Maintenance of a Wife under Hindu Law

A Hindu wife, regardless of whether she was married before or after the Act's commencement, is entitled to be financially supported by her husband throughout her life. A wife can live separately from her husband without forfeiting her claim to maintenance under specific circumstances. These circumstances include:

  • Desertion: If the husband abandons the wife without a reasonable cause, without her consent, or against her wish, or willfully neglects her.
  • Cruelty: If the husband treats the wife with such cruelty that she reasonably fears harm or injury by living with him.
  • Virulent Form of Leprosy: If the husband is suffering from a virulent form of leprosy.
  • Another Wife: If the husband has another wife who is still living.
  • Concubine: If the husband keeps a concubine or a mistress in the same house where his wife lives or resides with a concubine elsewhere.
  • Conversion to Another Religion: If the husband ceases to be a Hindu by converting to another religion.
  • Other Justifiable Causes: If there are any other valid reasons justifying the wife's decision to live separately.

However, a wife is not entitled to a separate residence and maintenance if she is found to be indecent or if she converts to another religion from Hinduism. Further, the judiciary has ruled that a wife who had been living alone and raising children without any assistance from the husband, due to clear desertion, was entitled to separate residence and maintenance.

Read Also: Maintenance Laws for Divorced women in India

Maintenance of a widowed daughter-in-law

According to the Act, a widowed Hindu daughter-in-law is entitled to be maintained by her father-in-law after the death of her husband, regardless of whether she was married before or after the Act's commencement. This entitlement exists provided that the daughter-in-law is unable to support herself financially through her earnings or property. In cases where she does not possess any property, she is also unable to obtain maintenance from the estate of her husband, father, mother, son, or daughter. However, the obligation of the father-in-law to provide maintenance to the daughter-in-law is not enforceable if he does not have the means to do so from any coparcenary property in his possession, and if the daughter-in-law has not obtained any share from it. This means that the father-in-law's financial capability and the daughter-in-law's lack of inheritance from the coparcenary property are crucial factors in determining the enforceability of the maintenance obligation.

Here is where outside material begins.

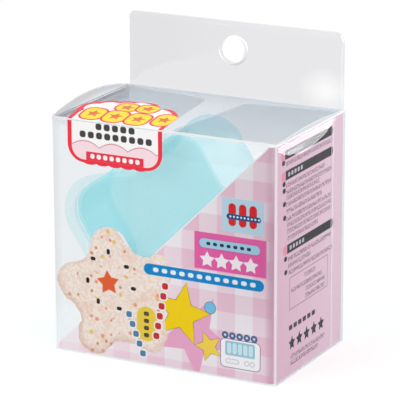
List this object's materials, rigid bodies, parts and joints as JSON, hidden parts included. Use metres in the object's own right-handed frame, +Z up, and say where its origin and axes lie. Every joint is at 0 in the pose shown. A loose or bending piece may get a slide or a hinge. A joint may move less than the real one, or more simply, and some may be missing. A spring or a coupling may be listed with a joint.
{
  "type": "sushi rice mold press",
  "caption": "Star-shaped rice mold press, a cup with a press lid, standing in a clear folded carton with a hang header, a printed card insert and a seal label.",
  "frame": {"origin": "middle of the carton's footprint, on the surface that it stands on", "axes": "+Z up, +X to the right as seen from the printed front, +Y from the front to the back"},
  "size_m": [0.11, 0.0701, 0.1425],
  "materials": {
    "clear_film": "clear, glossy",
    "printed_card": "coated, satin",
    "label_paper": "satin",
    "mold_plastic": "translucent, satin gloss"
  },
  "bodies": {
    "carton": {"clear_sleeve": "clear_film", "hang_header": "clear_film", "bottom_panel": "clear_film", "bottom_tuck": "clear_film", "bottom_flap_left": "clear_film", "bottom_flap_right": "clear_film", "printed_insert": "printed_card", "seal_label_front": "label_paper", "rice_cup": "mold_plastic"},
    "lid": {"top_lid": "clear_film", "tuck_flap": "clear_film", "seal_label_top": "label_paper"},
    "dust_left": {"dust_flap_left": "clear_film"},
    "dust_right": {"dust_flap_right": "clear_film"},
    "press": {"press_lid": "mold_plastic"}
  },
  "joints": [
    {"name": "lid_open", "type": "hinge", "parent": "carton", "child": "lid", "pos_m": [0, 0.0328, 0.1078], "axis": [-1, 0, 0], "range_deg": [0, 65]},
    {"name": "dust_left_fold", "type": "hinge", "parent": "carton", "child": "dust_left", "pos_m": [-0.0543, 0, 0.1071], "axis": [0, -1, 0], "range_deg": [0, 10]},
    {"name": "dust_right_fold", "type": "hinge", "parent": "carton", "child": "dust_right", "pos_m": [0.0543, 0, 0.1071], "axis": [0, 1, 0], "range_deg": [0, 10]},
    {"name": "press_lid_slide", "type": "slide", "parent": "carton", "child": "press", "axis": [0, -1, 0], "range_m": [0, 0.0045]}
  ],
  "couplings": [
    {"joint": "dust_left_fold", "follows": "lid_open", "ratio": 0.15},
    {"joint": "dust_right_fold", "follows": "lid_open", "ratio": 0.15}
  ]
}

Furthermore, the obligation of the father-in-law to provide maintenance ceases upon the remarriage of the daughter-in-law.

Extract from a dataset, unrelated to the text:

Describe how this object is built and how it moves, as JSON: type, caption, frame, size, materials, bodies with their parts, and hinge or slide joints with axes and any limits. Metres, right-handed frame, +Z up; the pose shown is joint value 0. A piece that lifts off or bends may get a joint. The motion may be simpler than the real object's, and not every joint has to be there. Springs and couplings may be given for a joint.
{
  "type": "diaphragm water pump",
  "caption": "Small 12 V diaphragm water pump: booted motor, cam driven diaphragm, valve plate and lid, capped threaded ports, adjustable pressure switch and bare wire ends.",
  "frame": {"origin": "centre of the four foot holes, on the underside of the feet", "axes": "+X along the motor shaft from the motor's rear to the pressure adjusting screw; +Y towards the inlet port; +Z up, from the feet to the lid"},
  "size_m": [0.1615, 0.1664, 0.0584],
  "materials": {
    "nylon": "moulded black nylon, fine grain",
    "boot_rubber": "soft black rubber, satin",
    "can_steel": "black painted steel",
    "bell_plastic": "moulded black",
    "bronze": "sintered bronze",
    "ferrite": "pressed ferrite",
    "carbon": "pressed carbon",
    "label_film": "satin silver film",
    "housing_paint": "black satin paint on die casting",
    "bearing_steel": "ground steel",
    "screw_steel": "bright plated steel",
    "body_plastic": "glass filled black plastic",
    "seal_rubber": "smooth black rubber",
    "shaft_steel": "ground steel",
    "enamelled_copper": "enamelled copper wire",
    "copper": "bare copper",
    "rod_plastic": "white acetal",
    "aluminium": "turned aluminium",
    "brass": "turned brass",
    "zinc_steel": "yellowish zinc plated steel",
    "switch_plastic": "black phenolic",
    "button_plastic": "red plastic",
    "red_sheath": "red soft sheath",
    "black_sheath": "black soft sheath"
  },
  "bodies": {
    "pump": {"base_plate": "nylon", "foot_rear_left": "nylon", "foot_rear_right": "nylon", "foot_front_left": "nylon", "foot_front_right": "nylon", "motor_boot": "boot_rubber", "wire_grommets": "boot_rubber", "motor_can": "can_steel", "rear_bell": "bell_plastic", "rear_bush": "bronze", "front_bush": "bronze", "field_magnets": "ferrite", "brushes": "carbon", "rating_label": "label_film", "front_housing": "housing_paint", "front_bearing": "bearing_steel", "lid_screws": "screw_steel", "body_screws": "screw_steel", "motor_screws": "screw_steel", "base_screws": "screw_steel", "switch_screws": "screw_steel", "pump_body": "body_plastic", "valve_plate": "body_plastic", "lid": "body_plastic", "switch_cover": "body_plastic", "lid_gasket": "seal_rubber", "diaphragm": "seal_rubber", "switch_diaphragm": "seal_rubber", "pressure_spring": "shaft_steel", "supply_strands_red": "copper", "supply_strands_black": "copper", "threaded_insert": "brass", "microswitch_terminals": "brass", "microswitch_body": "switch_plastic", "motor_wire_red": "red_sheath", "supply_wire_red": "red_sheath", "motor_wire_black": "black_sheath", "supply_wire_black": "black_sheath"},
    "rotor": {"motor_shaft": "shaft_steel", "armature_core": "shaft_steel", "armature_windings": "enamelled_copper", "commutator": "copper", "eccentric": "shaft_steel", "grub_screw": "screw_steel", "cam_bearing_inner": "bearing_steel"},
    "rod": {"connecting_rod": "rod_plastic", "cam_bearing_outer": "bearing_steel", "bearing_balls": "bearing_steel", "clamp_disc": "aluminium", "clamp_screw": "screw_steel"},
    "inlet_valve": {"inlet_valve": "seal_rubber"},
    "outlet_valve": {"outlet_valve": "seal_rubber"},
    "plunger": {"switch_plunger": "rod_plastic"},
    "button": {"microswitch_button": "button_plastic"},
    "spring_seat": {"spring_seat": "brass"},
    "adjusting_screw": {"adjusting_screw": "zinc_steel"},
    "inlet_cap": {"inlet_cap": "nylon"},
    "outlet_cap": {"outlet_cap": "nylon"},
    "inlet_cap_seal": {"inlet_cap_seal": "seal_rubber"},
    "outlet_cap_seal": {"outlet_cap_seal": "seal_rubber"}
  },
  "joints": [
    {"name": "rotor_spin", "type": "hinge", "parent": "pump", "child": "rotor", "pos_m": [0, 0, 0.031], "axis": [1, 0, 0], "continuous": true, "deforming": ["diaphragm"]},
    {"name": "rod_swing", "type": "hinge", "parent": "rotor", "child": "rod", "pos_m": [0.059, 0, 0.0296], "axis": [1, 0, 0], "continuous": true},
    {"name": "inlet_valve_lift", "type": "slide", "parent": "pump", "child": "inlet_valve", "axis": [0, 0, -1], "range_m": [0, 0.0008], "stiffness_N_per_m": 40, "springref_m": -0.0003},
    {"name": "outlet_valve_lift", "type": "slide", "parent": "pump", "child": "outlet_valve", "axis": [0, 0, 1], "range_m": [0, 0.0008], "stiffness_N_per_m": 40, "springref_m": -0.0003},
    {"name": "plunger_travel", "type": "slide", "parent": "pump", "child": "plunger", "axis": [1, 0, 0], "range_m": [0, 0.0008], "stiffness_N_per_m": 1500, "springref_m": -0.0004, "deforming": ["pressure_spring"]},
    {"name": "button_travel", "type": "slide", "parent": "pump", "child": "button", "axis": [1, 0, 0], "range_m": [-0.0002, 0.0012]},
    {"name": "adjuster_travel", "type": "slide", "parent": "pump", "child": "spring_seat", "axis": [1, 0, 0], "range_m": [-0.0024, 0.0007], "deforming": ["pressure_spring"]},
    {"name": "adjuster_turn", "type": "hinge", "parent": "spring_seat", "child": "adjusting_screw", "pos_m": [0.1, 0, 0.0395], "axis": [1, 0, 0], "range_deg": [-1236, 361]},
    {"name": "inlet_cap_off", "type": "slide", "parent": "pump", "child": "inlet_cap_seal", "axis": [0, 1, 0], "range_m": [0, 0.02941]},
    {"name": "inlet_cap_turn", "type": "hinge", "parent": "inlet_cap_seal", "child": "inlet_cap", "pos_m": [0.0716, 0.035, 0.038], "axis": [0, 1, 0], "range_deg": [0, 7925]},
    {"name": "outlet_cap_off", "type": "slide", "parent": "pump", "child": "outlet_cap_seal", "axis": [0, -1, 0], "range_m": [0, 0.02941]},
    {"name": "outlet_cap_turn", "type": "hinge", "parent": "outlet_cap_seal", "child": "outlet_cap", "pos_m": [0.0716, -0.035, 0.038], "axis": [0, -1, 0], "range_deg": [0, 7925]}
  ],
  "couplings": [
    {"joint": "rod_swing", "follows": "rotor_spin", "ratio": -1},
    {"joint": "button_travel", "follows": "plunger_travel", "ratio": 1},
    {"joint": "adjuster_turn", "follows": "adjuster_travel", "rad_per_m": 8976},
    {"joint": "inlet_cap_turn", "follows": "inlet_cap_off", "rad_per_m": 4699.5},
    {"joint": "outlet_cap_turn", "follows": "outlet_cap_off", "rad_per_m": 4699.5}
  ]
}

Read Also: Maintenance of Widowed Daughter-in-Law

Maintenance of children and aged parents

Under the Act, Hindu individual is legally obligated to provide maintenance to their legitimate or illegitimate children as well as their aged or infirm parents during their lifetime. This maintenance responsibility applies to both mothers and fathers.

A legitimate or illegitimate child has the right to claim maintenance from their father or mother as long as they are a minor.

The obligation to maintain aged or infirm parents or unmarried daughters extends to the extent that the parent or unmarried daughter is unable to support themselves financially from their own earnings or property. The term "parent" in this context includes a childless stepmother, ensuring that the obligation extends to stepmothers as well.

Read More: laws for the maintenance and welfare of parents

Maintenance of dependants

Who is a dependant?

Section 21 of the Act outlines the specific relatives who are considered dependents under the Act.

  1. Father
  2. Mother
  3. Widow
  4. Minor Son, Grandson, or Great-Grandson: 
  5. Unmarried Daughter, Granddaughter, or Great-Granddaughter
  6. Widowed Daughter
  7. Widowed Daughter-in-Law or Widowed Granddaughter-in-Law
  8. Illegitimate Minor Son or Illegitimate Unmarried Daughter

The heirs of a deceased Hindu are legally obligated to maintain and support the dependants of the deceased using the estates inherited by them. This means that those who inherit the estate of a deceased Hindu are responsible for providing financial support to the dependants of the deceased. However, in cases where a defendant has not received any share of the estate through testamentary (based on a will) or intestate (based on inheritance laws) succession, they are still entitled to maintenance from the individuals who have inherited the estate.

The liability for providing maintenance to the dependants falls upon each person who has taken a share of the estate. The extent of their responsibility is determined proportionally based on the value of the share or part of the estate they have inherited.

Nevertheless, even if a person is considered a dependant themselves, they are not obligated to contribute to the maintenance of others if they have received a share or part of the estate that, if enforced, would be worth less than the maintenance they would be entitled to under the Act.

Amount of maintenance for Hindu Families

The Act provides guidelines for determining the amount of maintenance to be awarded to individuals under its provisions. The court has discretionary power to decide whether maintenance should be granted and, if so, the specific amount. In making this determination, the court considers various factors outlined in sub-sections (2) and (3) of the Act.

For wives, children, and aged or infirm parents, the court considers factors such as the parties' position and status, the reasonable needs of the claimant, the justification for living separately if applicable, the value of the claimant's property, income from various sources, and the number of individuals entitled to maintenance.

When determining the amount of maintenance for dependants, the court takes into account factors such as the net value of the deceased person's estate after debts are settled, any provisions made for the dependant in the deceased person's will, the degree of relationship between the two, the dependant's reasonable needs, past relations between the dependant and the deceased, the value of the dependant's property and income from various sources, and the number of dependants eligible for maintenance.

Change or Alteration in the Amount of maintenance

According to Section 25 of the Act, the amount of maintenance awarded to an individual can be altered if there is a significant change in circumstances that justifies such a modification. This applies to maintenance amounts determined by a court decree or through an agreement made before or after the Act's commencement.

Debts to have priority

Section 26 states that debts owed by the deceased, regardless of their nature, take priority over the claims of dependants for maintenance under the Act. This means that any debts contracted or payable by the deceased have precedence over the rights of dependants to receive maintenance.

Maintenance when to be a charge

Section 27 clarifies that a dependant's claim for maintenance is not automatically considered a charge on the estate of the deceased or any portion thereof unless specific conditions are met. These conditions include the creation of a charge through the deceased's will, a court decree, an agreement between the dependant and the estate owner, or other legal means.

Transfer of property on right to maintenance

According to the provision stated, if a dependant has the right to receive maintenance from an estate and the estate or any part of it is transferred to another person, the right to receive maintenance can be enforced against the transferee under certain circumstances. If the transferee has notice of the right to maintenance or if the transfer is made without any consideration (gratuitous), the dependant can enforce their right to maintenance against the transferee. However, if the transfer is made for consideration and the transferee is unaware of the right to maintenance, the dependant cannot enforce their right against the transferee.